Perl5 devs put a lot of focus on making Perl even more dynamic during the 2000s, relying on CPAN/community to fix language quirks and plug in novelties. It worked to some extent, Perl got to the point where it could be written like Haskell, Ruby... During that time it also got a powerful but optional class system (Moose) and reinvented itself as a web language (Mojolicious, Plack).

Unfortunately it all came too late, most Perl5 devs moved to something else or maintained Perl5 code frozen in legacy mode. Fewer and fewer started new projects using Perl. For instance, nowadays I tend to pick a language/ecosystem pair based on these concerns first depending on what the job requires:

- asynchronous event processing, specially network related -- I pick JavaScript/Node.

- real parallel processing and highly performant systems, I'd use Go.

- "we got a package for that" -- Python or JS at the forefront here. It depends on what package I'll need for the job, typically it's not going to be in CPAN.

- great code reuse/portability -- to me JS wins here. And still the only single language for both server and browser.

- compiled hard-packaged binaries: Go, but also Rust, Elixir, Nim, and others can fit the bill.

- code style and paradigm -- a very personal choice, I think Typescript and ES2019 are both great here. Golang and others are also great if I feel like staying away away from OO.
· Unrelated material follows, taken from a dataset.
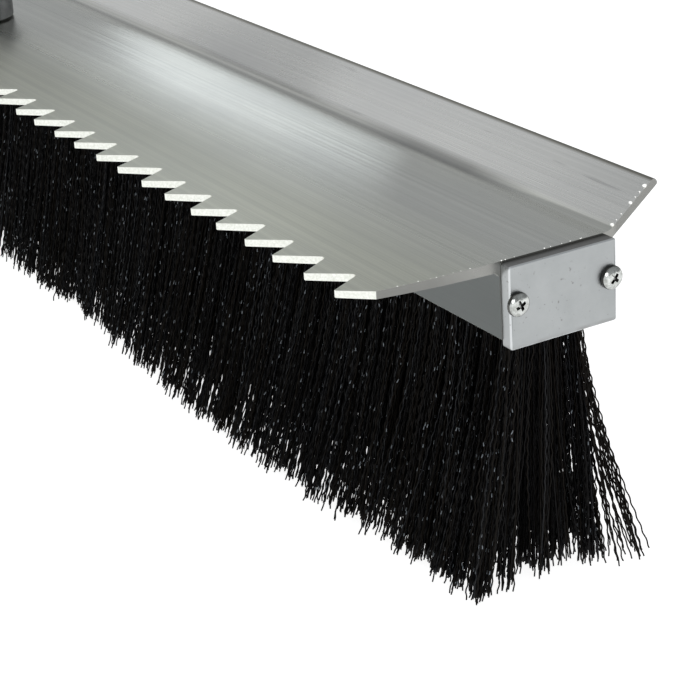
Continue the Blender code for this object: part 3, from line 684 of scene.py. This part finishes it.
def area_light(name, place, target, size, power, colour=(1, 1, 1)):
    data = bpy.data.lights.new(name, "AREA")
    data.shape = "RECTANGLE"
    data.size, data.size_y = size
    data.energy = power
    data.color = colour
    lamp = bpy.data.objects.new(name, data)
    bpy.context.scene.collection.objects.link(lamp)
    direction = Vector(target) - Vector(place)
    lamp.matrix_world = Matrix.Translation(place) @ direction.to_track_quat("-Z", "Y").to_matrix().to_4x4()


def make_stage():
    bm = bmesh.new()
    bmesh.ops.create_grid(bm, x_segments=1, y_segments=1, size=6.0)
    mesh = bpy.data.meshes.new("floor")
    bm.to_mesh(mesh)
    bm.free()
    floor = bpy.data.objects.new("floor", mesh)
    bpy.context.scene.collection.objects.link(floor)
    n = Nodes("pale_floor")
    mesh.materials.append(n.principled(Base_Color=(0.55, 0.55, 0.55), Roughness=0.9,
                                       Emission_Color=(1.0, 1.0, 1.0), Emission_Strength=0.90))
    world = bpy.data.worlds.new("studio")
    world.use_nodes = True
    world.node_tree.nodes["Background"].inputs["Color"].default_value = (0.95, 0.98, 1.0, 1.0)
    world.node_tree.nodes["Background"].inputs["Strength"].default_value = 0.40
    bpy.context.scene.world = world
    bpy.context.scene.view_settings.view_transform = "Standard"
    area_light("overhead", (0.3, -0.2, 2.2), (0.2, 0, 0), (1.6, 1.6), 5)
    # A lamp far off the rail's far end, whose reflection the lines in the metal draw out across the deck
    from_axis, round_axis = math.radians(30.4), math.radians(27)
    away = Vector((-math.cos(from_axis), math.sin(from_axis) * math.cos(round_axis),
                   math.sin(from_axis) * math.sin(round_axis)))
    middle = Vector((0.2, 0, DECK_TOP))
    area_light("deck_lamp", middle + 4.0 * away, middle, (0.64, 0.66), 0.84, (0.93, 1.0, 1.04))
    # A broad lamp that the flange reflects
    flange_way = Vector((-0.87, -0.195, 0.45))
    area_light("flange_lamp", middle + 3.0 * flange_way, middle, (2.2, 1.6), 3.4)
    area_light("end_fill", (3.2, -0.75, 0.75), (0.2, 0, 0.05), (0.8, 0.8), 16)


make_camera()
make_stage()
make_hardware()
make_burrs()
make_cores()
make_bristles()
Perl would have a hard time competing in any of these fronts, but it still is one of the greatest for practical extraction and reporting, text or database wise and easily available or pre-installed on many servers out there new and old.

1 comments

> web, systems automation, data processing, science and a few more.
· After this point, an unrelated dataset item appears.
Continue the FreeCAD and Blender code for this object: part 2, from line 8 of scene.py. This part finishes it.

doesn't this apply to python, although now there are additional competitors?

> reinvented itself as a web language (Mojolicious, Plack).

highly opinionated and potentially flame creating , but -

perl was the original web language in the CGI era, PHP pretty much dethroned it due to simplicity of server integration, rails knocked them both out of 'leading edge', then the Node/SPA era arrived.

mojolicious / plack are pretty much things to bring perl up to date w/r/t the 'rails' type

I've long thought if they had PHP-style inline HTML/Perl templates it would've given the language some legs. I'm pretty sure it exists (since I remember using it back in the day as a toy, just like JSP and other stacks), but it either came too late or didn't take off before PHP stole the throne.

I love Perl but I'm currently looking at around a decade of experience which is really hard to take into a new role. I'm working a bit on Wordpress now but PHP is basically close enough to Perl for me that it sits in a weird uncanny valley where I get things just wrong enough to cause headaches every time.